Understanding Differences Key To Team Building
Super Bowl winning football coach and winning NASCAR team owner Joe Gibbs knows the importance of teamwork from his sports endeavours, but defining what a team is, and motivating a group of people to behave like one, are two different things.
“When we started in racing, we had 17 employees. Today we have 330. We had one engineer. Today we have 20,” says Gibbs. These people have different jobs, different skills, different methods, and different personalities, he told symposium attendees.
“How many times do we give the accountant the same test we give the salesman?” Gibbs says that the Washington Redskins used to look at SAT scores of college players to determine their “football intelligence.” It was a mistake, he said.
“Test for what you want in the person. Make sure you are doing that.”
Goals are important, too. In business, he says, it can be more difficult to provide goals for a team. In sport, the goal is easy to communicate. How often, asked Gibbs, do employees go month after month without a clear idea if they are winning or losing, with no game plan or goals?
“We need to get them in a competitive environment. Define the goals in the shortest time possible. Then we need to hang some carrots out there. They don’t need to be expensive, but we need to be sure that we hang those things out in front of their peer group. A small prize can motivate even the highest paid athlete if it will put them atop their teammates.
“People love recognition. People are competitive.”
Even so, a team is about all the members. Managers need to be inclusive and strong communicators.
“Can you make everybody on your team feel important? Can you sell them on a plan, be able to teach and communicate a simple plan and make them feel important?”
Overall, success comes from the people you put around you, he says, and how you lead them. There are no shortcuts, he adds.
“If you take the low road and you play the game by cheating, in the long run you are not going to make it. The high quality people are the ones who take the high road.”
Lean Supply and Cooperation Key to Success
Joseph Felicelli, executive vice-president, worldwide aftermarket, Federal-Mogul Corporation, (shown here flanked at left by Michael Cardone Jr., Cardone Industries and at right by Terry McCormack, Affinia), says there is a place for value lines, but they must not be misrepresented in the marketplace.
Manufacturers are facing a host of issues affecting their profitability and the overall profitability of the aftermarket.
A key issue is the role of the value line, within an aftermarket that has relied for so long on the added features of premium brand offerings.
“This is an interesting dilemma,” says Joseph Felicelli, executive vice-president, worldwide aftermarket, Federal-Mogul Corporation. “We call them value lines.

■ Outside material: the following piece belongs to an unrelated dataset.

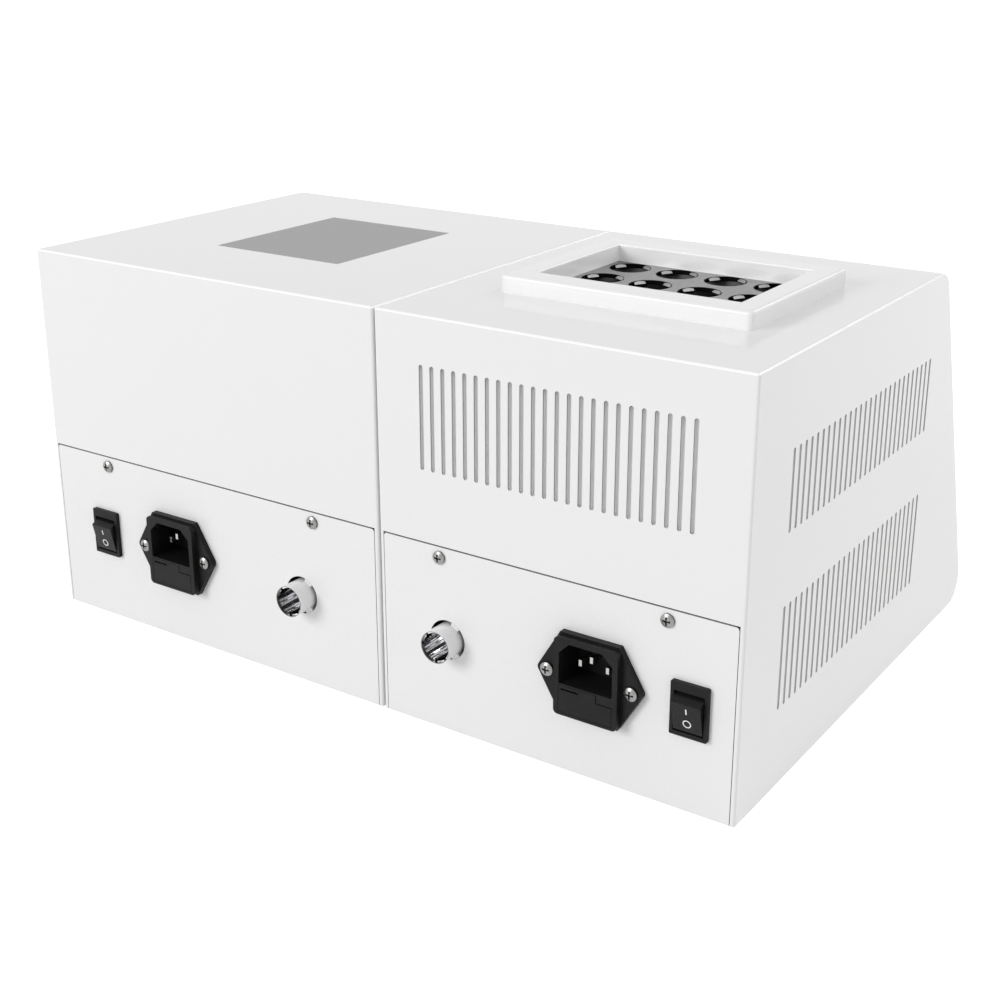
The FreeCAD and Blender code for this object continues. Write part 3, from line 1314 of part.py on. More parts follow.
def make_control_panel(unit):
    window = box(unit + "_window_pane", "window_width", "window_height", "window_thickness", "0",
                 "window_rise", "-window_thickness")
    window = place_front(group(unit + "_display_window", [window]), unit)
    finish(window, unit + "_display_window")
    board = box(unit + "_board_sheet", "board_width", "board_height", "board_thickness",
                "0", "panel_mid", "-board_setback - board_thickness")
    display = box(unit + "_display", "window_width - 2 * (window_rim + display_gap)",
                  "window_height - 2 * (window_rim + display_gap)",
                  "board_setback - window_thickness - display_gap", "0", "window_rise", "-board_setback")
    pillars = []
    for hand in (-1, 1):
        for end in (-1, 1):
            pillars.append(cylinder(f"{unit}_pillar_{hand + 1}_{end + 1}", "pillar_radius",
                                    "board_setback - wall",
                                    f"{hand} * (board_width / 2 - pillar_inset)",
                                    f"panel_mid + {end} * (board_height / 2 - pillar_inset)",
                                    "-board_setback"))
    board = place_front(join(unit + "_control_board", [board, display] + pillars), unit)
    finish(board, unit + "_control_board")
    for label, step in (("down", "-key_pitch"), ("up", "0"), ("start", "key_pitch")):
        name = f"{unit}_key_{label}"
        body = new_body(name)
        cap = new_sketch(body, name + "_cap", "XY_Plane", z="-wall - key_gap")
        draw_rectangle(cap, "key_width", "key_height")
        pad(body, name + "_cap_block", cap, "wall + key_gap + key_proud")
        round_edges(body, name + "_corners", "key_corner", lambda edge: is_straight(edge, Z_AXIS))
        flange = new_sketch(body, name + "_flange", "XY_Plane", z="-wall - key_gap")
        draw_rectangle(flange, "key_width + 2 * (key_gap + key_flange)",
                       "key_height + 2 * (key_gap + key_flange)")
        pad(body, name + "_flange_plate", flange, "key_flange_thickness", back=True)
        stem = new_sketch(body, name + "_stem", "XY_Plane", z="-wall - key_gap - key_flange_thickness")
        draw_rectangle(stem, "key_stem", "key_stem")
        pad(body, name + "_stem_post", stem,
            "board_setback - wall - key_gap - key_flange_thickness - key_travel - key_gap", back=True)
        place_front(body, unit, step)
        bind(body, "Placement.Base.y", "front_y - key_drop * lean / stretch")
        bind(body, "Placement.Base.z", "front_z - key_drop / stretch")
        finish(body, name)


def make_power_board(unit):
    name = unit + "_power_board"
    board = box(name + "_sheet", "power_width", "power_depth", "board_thickness", z="power_lift")
    top = "power_lift + board_thickness"
    transformer = box(name + "_transformer", "transformer_size", "transformer_size", "transformer_height",
                      "(transformer_size - power_width) / 2 + part_inset", "0", top)
    capacitor = cylinder(name + "_capacitor", "capacitor_radius", "capacitor_height",
                         "power_width / 2 - capacitor_radius - part_inset",
                         "power_depth / 2 - capacitor_radius - part_inset", top)
    relay = box(name + "_relay", "relay_width", "relay_depth", "relay_height",
                "(power_width - relay_width) / 2 - part_inset",
                "(relay_depth - power_depth) / 2 + part_inset", top)
    pillars = []
    for hand in (-1, 1):
        for end in (-1, 1):
            pillars.append(cylinder(f"{name}_pillar_{hand + 1}_{end + 1}", "pillar_radius", "power_lift",
                                    f"{hand} * (power_width / 2 - pillar_inset)",
                                    f"{end} * (power_depth / 2 - pillar_inset)"))
    board = join(name, [board, transformer, capacitor, relay] + pillars)
    place(board, unit + "_mid", "rear_y - power_front + power_depth / 2", "base_top_z")
    finish(board, name)


def hexagon(name, x):
    """A hexagonal bolt head or nut that lies along x."""
    thing = doc.addObject("Part::Prism", name)
    thing.Polygon = 6
    bind(thing, "Circumradius", "tie_head_radius")
    bind(thing, "Height", "tie_head")
    return place(thing, x, turn=ALONG_X)


def make_ties():
    """Hexagon bolts, nuts and washers through the two inner side walls."""
    bolts = []
    washers = []
    grip = "(2 * wall + unit_gap)"
    for end in ("front", "rear"):
        for level in ("low", "high"):
            name = f"tie_{end}_{level}"
            head = hexagon(name + "_head", "-tie_head")
            shank = cylinder(name + "_shank", "tie_radius", f"{grip} + 2 * tie_head", turn=ALONG_X)
            ring = hexagon(name + "_nut_ring", grip)
            bore = cylinder(name + "_nut_bore", "tie_radius + screw_clearance",
                            "tie_head + 2 * overcut", f"{grip} - overcut", turn=ALONG_X)
            spacer = cylinder(name + "_spacer", "tie_washer_radius", "unit_gap", "wall", turn=ALONG_X)
            eye = cylinder(name + "_eye", "tie_radius + screw_clearance", "unit_gap + 2 * overcut",
                           "wall - overcut", turn=ALONG_X)
            seat = ("case_width / 2 - reader_width - unit_gap - wall", f"rear_y - tie_{end}",
                    f"foot_height + tie_{level}")
            bolts.append(place(join(name + "_bolt", [head, shank]), *seat))
            bolts.append(place(cut(name + "_nut", ring, [bore]), *seat))
            washers.append(place(cut(name + "_washer", spacer, [eye]), *seat))
    finish(group("tie_bolts", bolts), "tie_bolts")
    finish(group("tie_washers", washers), "tie_washers")


def write_pieces():
    doc.recompute()
    for thing in doc.Objects:
        if "Invalid" in thing.State or "Error" in thing.State:
            raise RuntimeError(f"{thing.Label} failed: {thing.State}")
    for thing in pieces:
        shape = thing.Shape
        if shape.isNull() or not shape.isValid() or not shape.Solids:
            raise RuntimeError(thing.Label + " has no valid solid")
        shape.exportStep(f"parts/{thing.Label}.step")
        print(f"{thing.Label}: {len(shape.Solids)} solids, {shape.Volume / 1000:.2f} cm3")


make_covers()
for unit_name in UNITS:
    make_rear_panel(unit_name)
    make_base_plate(unit_name)
    make_inlet(unit_name)
    make_inlet_pins(unit_name)
    make_fuse_drawer(unit_name)
    make_switch(unit_name)
    make_rocker(unit_name)
    make_port(unit_name)
    make_control_panel(unit_name)
    make_power_board(unit_name)
make_screws()
make_feet()
make_collar()
make_well_plate()
make_block()
make_jacket()
make_dust_screen()
make_lid()
make_compartment()
make_optics()
make_latch()
make_ties()
write_pieces()
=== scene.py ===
import math

import bmesh
import bpy
from mathutils import Matrix, Vector


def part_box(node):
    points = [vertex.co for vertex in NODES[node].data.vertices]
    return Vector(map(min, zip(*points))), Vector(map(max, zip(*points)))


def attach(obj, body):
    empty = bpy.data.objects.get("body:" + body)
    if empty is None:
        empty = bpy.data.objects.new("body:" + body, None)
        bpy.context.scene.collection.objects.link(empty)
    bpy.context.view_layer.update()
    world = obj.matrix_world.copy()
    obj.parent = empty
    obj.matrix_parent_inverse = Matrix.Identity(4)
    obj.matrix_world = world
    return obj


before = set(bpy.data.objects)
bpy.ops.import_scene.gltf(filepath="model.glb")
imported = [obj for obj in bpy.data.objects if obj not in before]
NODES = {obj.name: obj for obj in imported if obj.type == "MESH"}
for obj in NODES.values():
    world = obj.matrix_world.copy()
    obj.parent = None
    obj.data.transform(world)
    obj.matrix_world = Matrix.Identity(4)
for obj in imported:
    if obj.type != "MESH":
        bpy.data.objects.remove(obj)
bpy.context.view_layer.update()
UNITS = ("digester", "reader")
MM = 0.001


# Building blocks for materials

def grey(level):
    return (level, level, level)


def new_material(name):
    """A material, its node tree and its shader."""
    material = bpy.data.materials.new(name)
    material.use_nodes = True
    tree = material.node_tree
    return material, tree, tree.nodes["Principled BSDF"]


def add_node(tree, kind, **inputs):
    """A new node with some inputs set; a space in an input's label is written as an underscore."""
    node = tree.nodes.new(kind)
    for label, value in inputs.items():
        node.inputs[label.replace("_", " ")].default_value = value
    return node


def place_of(tree):
    """Where a point lies on the object, in metres."""
    return tree.nodes.new("ShaderNodeTexCoord").outputs["Object"]


def axes_of(tree, vector):
    """The X, Y and Z parts of a vector."""
    split = tree.nodes.new("ShaderNodeSeparateXYZ")
    tree.links.new(vector, split.inputs["Vector"])
    return [split.outputs[axis] for axis in "XYZ"]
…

They have to be products that provide value. There are so many people in this country who don’t have the economic wherewithal of most of the people in this room. There is a place in this world for the value line. I think they have to be suitable for the purposes for which they are intended.
“We have to careful that we are not trying to misrepresent these in the marketplace.”
Dangers in not doing that are great.
“There is a place for value lines, but they have to be presented for what they are.”
“Value lines have a role to play in keeping cars on the road longer,” said Michael Cardone Jr., CEO of Cardone Industries. “As technology becomes even more complex, we are going to have our hands full.” Keeping cars on the road longer will also keep more accessible repairs in the market longer.
The panel also dealt with branding issues, the rise of the dealer competitor, counterfeiting, and a host of other issues.
“I believe that manufacturers in the aftermarket will become very global,” said Terry McCormack, CEO of Affinia. This is strongly driven by cost, but not only cost.
“There are products today that we are producing from the Asian bloc and we will continue to increase the procurement of those products,” said Bruce Zorich, United Components, Inc. “It will end up being a combination [of offshore and domestic production]. All of our manufacturing is not going to go offshore.”
Where do the opportunities lie?
“The big opportunity in the supply chain is the elimination of waste,” says McCormack. “All through the chain there are areas of waste. We have to find ways of working with our customer base to identify waste and remove it. All of that translates into more profit. It revolves around trust.”
“What does a successful supply chain look like for the aftermarket?” asked Cardone. “What does success look like? We are going to have to have a collaborative effort from all segments of the aftermarket if we are going to have that lean supply chain that we are all dreaming of.”